Thank you Mr. Ryan.....Transcribing the "As it Happens" segment was certainly above and beyond the call of duty. I really appreciate it!

Daniel M. Ryan said...

Glad to, Nala; I really was. Thanks for putting me on to it; the interview had a lot of inputs for the brain plant.

I prefer, though, to think of it as a "thorough report"...in part for legal reasons.

Donna said...

My name is " Donna " and I post only to Toronto Life's ( Douglas Bells ) website covering trial of Conrad Black, et.al. I am attempting to ascertain precisely who is Mr. Daniel Ryan and what are his credentials as an apparent reporter for this trial. At least this is the the impression that I am being left with and that Mr.s Ryan seems to be trying to convey. As far as I have been able to discern, Mr.
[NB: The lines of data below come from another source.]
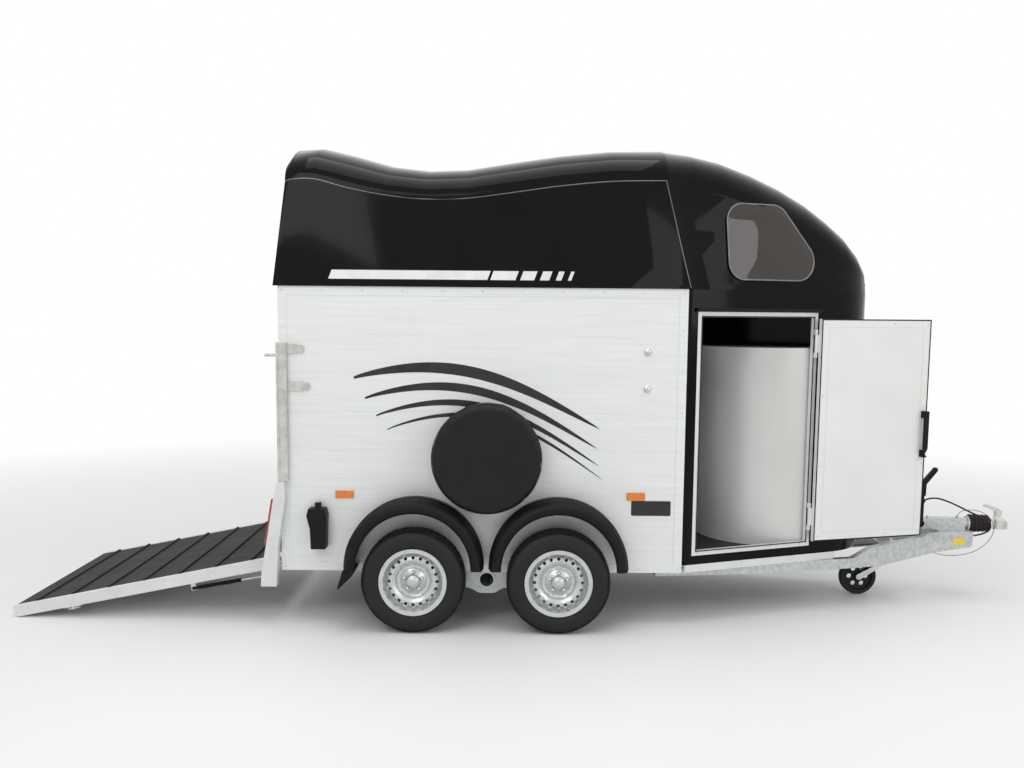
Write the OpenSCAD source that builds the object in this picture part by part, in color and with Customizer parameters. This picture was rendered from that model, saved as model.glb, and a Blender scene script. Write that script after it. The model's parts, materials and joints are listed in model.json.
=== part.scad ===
// Horse trailer for one large horse, braked, on four wheels, parked on its jockey wheel with its ramp down
// and its tack door open. Millimetres. +X points forwards, +Y to its left and +Z up.
// The ground is z = 0, and x = 0 is midway between the ramp's tip and the coupling's front.

/* [Body] */
// Width over the side walls
body_w = 1400; // [1300:10:1600]
// Rear end of the side walls
body_rear_x = -1425; // [-1500:5:-1400]
// Length of the straight side walls
body_len = 2205; // [2150:5:2300]
// Top of the side walls, where the roof sits
wall_top = 1850; // [1800:10:1950]
// Underside of the sill
sill_z = 295; // [285:1:300]
// Thickness of a side wall
wall_t = 26; // [20:1:30]
// Top of the floor
floor_top = 385; // [380:1:400]
// Thickness of the floor board
floor_t = 30; // [20:1:32]
// Height of the frame's top rail and sill
rail_h = 48; // [35:1:60]
// Width of the frame's corner posts
post_w = 45; // [30:1:60]
// Spacing of the wall's plank grooves
plank_h = 208; // [150:1:260]

/* [Nose and roof] */
// Angle by which each flank of the nose runs in
flank_angle = 22; // [18:0.5:24]
// Radius of the rounded front
nose_r = 355; // [330:1:370]
// Thickness of the moulded nose and roof
shell_t = 24; // [16:1:26]
// Distance by which the roof stands proud of the walls
lip_out = 16; // [10:1:20]
// Underside of the nose moulding
nose_z = 338; // [330:1:350]

/* [Tack door] */
// Distance from the nose's rear corner to the frame
door_from = 40; // [30:1:60]
// Width over the door frame
door_frame_w = 788; // [700:1:800]
// Underside of the door frame
door_z = 388; // [386:1:420]
// Height over the door frame
door_frame_h = 1342; // [1200:1:1400]
// Width of the frame's section
frame_w = 28; // [20:1:36]
// Thickness of the door's leaf
leaf_t = 28; // [20:1:28]
// Gap round the leaf
leaf_gap = 6; // [5:0.5:8]
// Distance of the hinge pin from the nose's surface
hinge_out = 14; // [12:1:20]
// Angle through which the door stands open
door_open = 174; // [90:1:176]

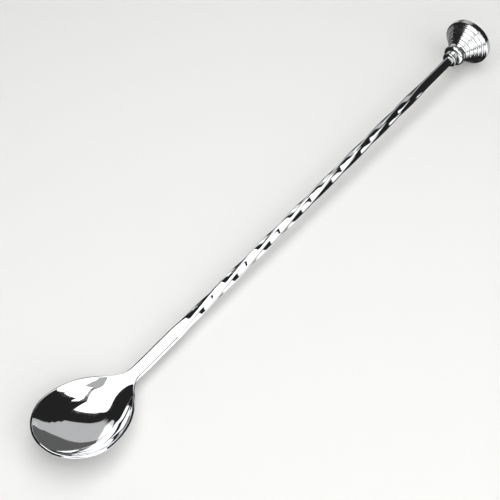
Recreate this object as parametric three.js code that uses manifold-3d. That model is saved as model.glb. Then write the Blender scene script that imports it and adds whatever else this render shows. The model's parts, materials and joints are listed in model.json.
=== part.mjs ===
// A bar spoon: a long mixing spoon with an egg-shaped bowl, a twisted square shank and a turned
// muddler head on its far end. Millimetres, +Z up. The spoon lies on a surface at z = 0, on the
// keel of its bowl and the rim of its head, with the bowl towards -X and the head towards +X.
//
// Each piece is drawn in the shank's own frame: the shank's axis is X, and the bowl opens to +Z.
// The last section lays the whole spoon down on its two resting points.

import * as THREE from 'three';
import { mergeVertices } from 'three/addons/utils/BufferGeometryUtils.js';
import Module from 'manifold-3d';

const wasm = await Module();
wasm.setup();

// ---------------------------------------------------------------- driving dimensions

const overallLength = 280;
const fitGap = 0.3; // clearance kept between two pieces that touch

// bowl: the outline of its inner rim, seen from above
const bowlTipX = -overallLength / 2 + 1.1; // the cut edge of the sheet stands out beyond it
const bowlWidestX = -122.6;
const bowlHalfWidth = 16.2;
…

Ryan is simply a private blogger, with his own, personal opinions who happens to own and host a web site. Your assistance in this regard ( credentials/ professional status |) will be appreciated. Notwithstanding my comments herein, Mr. Ryan is isformative, interesting and insightful.

Daniel M. Ryan said...

To Donna: Assuming that your comment was triggered by my reply to Nala, what I was trying to make clear was that I did not produce a transcript; it was almost all paraphrase, with parenthetical comments included. To be more blunt about it, I didn't copy that interview word for word, except for what's in quotes.
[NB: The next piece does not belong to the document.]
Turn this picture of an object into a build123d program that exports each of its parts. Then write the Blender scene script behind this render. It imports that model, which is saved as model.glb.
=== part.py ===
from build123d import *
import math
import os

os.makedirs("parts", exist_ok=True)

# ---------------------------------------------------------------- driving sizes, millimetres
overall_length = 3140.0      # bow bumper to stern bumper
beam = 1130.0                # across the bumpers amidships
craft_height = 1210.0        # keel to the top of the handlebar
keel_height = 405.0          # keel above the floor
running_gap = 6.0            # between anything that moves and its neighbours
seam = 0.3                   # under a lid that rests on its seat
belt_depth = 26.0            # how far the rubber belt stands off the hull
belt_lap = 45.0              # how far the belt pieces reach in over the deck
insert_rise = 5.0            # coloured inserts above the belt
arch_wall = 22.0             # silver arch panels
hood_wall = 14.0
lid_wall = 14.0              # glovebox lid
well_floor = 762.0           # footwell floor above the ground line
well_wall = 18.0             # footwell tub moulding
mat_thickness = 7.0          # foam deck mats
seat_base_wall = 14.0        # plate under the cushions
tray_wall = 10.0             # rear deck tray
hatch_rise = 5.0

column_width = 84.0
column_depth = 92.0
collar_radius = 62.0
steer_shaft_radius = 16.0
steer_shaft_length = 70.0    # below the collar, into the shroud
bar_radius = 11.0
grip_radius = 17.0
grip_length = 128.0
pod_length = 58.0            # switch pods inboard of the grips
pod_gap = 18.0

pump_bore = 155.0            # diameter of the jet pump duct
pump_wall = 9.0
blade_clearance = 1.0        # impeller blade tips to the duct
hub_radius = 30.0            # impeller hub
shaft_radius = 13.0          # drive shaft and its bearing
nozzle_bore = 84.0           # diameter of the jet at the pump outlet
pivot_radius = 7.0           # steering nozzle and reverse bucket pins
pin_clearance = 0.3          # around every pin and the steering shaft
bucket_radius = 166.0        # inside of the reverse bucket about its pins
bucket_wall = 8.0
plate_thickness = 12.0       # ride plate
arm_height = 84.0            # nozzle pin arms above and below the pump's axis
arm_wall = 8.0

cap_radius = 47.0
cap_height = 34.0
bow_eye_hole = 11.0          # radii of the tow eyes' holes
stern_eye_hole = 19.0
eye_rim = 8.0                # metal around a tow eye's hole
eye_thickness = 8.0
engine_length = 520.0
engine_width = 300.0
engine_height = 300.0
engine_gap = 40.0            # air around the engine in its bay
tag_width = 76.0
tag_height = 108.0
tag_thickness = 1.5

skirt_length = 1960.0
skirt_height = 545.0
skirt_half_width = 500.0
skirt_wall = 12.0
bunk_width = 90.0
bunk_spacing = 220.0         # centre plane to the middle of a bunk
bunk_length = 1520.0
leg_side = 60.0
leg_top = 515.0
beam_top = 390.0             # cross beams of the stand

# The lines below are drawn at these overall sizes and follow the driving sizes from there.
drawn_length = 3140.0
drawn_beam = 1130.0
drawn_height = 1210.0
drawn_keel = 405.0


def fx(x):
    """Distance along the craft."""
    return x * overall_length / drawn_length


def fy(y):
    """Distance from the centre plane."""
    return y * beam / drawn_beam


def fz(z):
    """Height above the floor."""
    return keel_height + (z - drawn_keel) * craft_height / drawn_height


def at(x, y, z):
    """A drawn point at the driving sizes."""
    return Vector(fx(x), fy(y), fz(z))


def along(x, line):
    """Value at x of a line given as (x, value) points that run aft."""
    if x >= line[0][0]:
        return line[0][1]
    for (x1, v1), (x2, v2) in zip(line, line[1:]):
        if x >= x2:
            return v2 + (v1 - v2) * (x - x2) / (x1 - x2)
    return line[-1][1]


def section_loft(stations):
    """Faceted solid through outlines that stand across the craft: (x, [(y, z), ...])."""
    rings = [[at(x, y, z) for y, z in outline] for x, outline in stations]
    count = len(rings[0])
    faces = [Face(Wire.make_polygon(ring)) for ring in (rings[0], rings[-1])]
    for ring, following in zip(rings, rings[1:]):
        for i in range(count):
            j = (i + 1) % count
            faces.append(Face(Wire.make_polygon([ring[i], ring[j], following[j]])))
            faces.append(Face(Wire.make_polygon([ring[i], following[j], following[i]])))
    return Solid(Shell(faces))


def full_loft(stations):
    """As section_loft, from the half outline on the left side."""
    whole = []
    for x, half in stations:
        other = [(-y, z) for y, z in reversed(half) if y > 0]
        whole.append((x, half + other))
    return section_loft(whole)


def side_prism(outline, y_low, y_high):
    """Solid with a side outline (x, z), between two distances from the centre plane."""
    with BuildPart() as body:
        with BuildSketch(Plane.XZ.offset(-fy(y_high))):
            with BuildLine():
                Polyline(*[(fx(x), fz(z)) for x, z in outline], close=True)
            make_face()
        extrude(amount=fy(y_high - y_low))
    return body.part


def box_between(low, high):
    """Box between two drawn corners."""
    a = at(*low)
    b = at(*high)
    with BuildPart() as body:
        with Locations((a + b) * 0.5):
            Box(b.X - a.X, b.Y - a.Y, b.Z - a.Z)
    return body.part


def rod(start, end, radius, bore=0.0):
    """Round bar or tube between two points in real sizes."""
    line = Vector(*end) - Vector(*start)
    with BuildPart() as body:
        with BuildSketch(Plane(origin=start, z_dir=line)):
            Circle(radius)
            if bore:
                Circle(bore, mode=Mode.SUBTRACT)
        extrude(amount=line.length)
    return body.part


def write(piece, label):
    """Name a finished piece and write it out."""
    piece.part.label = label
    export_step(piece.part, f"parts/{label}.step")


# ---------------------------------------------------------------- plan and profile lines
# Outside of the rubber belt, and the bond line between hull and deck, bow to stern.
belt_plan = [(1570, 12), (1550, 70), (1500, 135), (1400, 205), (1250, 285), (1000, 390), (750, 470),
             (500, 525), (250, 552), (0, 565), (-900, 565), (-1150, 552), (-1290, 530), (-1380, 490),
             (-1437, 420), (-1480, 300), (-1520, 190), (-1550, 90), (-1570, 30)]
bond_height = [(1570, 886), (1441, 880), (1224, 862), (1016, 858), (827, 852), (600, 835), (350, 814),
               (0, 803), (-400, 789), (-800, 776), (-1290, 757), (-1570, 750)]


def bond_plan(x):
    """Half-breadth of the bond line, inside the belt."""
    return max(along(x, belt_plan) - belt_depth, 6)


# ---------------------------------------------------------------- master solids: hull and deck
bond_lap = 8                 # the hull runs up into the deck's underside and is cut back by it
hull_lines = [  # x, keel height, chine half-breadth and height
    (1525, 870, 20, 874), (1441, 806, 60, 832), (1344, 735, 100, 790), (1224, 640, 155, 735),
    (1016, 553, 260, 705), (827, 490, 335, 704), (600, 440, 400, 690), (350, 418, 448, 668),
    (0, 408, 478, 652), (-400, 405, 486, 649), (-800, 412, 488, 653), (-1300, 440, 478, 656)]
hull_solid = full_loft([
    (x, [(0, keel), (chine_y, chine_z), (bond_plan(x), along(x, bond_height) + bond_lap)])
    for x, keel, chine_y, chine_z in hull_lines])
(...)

As far as me being an 'apparent reporter' is concerned, I never made that claim. I'm self-identified as an "Internet writer." I try to pass along reports here, and I suppose I've soaked up so many of them that I myself may seem like one at times, thanks to osmosis. If there's any intent behind it, it's an attempt to be as disinterested as possible in the outcome. That's why I tend to put my own opinions in parentheses, so they're separate from the text.

Thank you, Donna, for the compliment at the end. I can say this from my experience running this here blog: notwithstanding the glamour stories about journalism, reporting involves stifling your ego, to the point where it's pretty much scut work. Now that the trial is almost over, I have some empathy for the people in the journalism craft as a result of my own slogging.

Donna said...

Thank you for your prompt and explanatory response, Mr. Ryan - much appreciated. FYI, latest wed results prodcuce sommentary from various experts that there be an acquital - please refer to my latest blog on Bell's Toronto Life site. Jusry seems difficult to predict, however and I am keeping in mind Northern District for Illinois convistion rate is 95%. Love your blogs and site and appreciate its unbiased style of reporting on trial..:-).

Donna said...

Just re read my last blog and I am horrified at all the typographical errors on same. As such, my deepest apologies.

Daniel M. Ryan said...

Thanks again, Donna. I share your aghastness at spelling and grammatical mistakes of my own, but there is a kind of safety net in the attitude of the typical blogger. Most bloggers just see those mistakes as the cost of quick, self-edited and self-proofread writing. They would be inclined to cover for you.

I've linked to most of Douglas Bell's entries in this blog, so the regulars here who go there should know of your own work.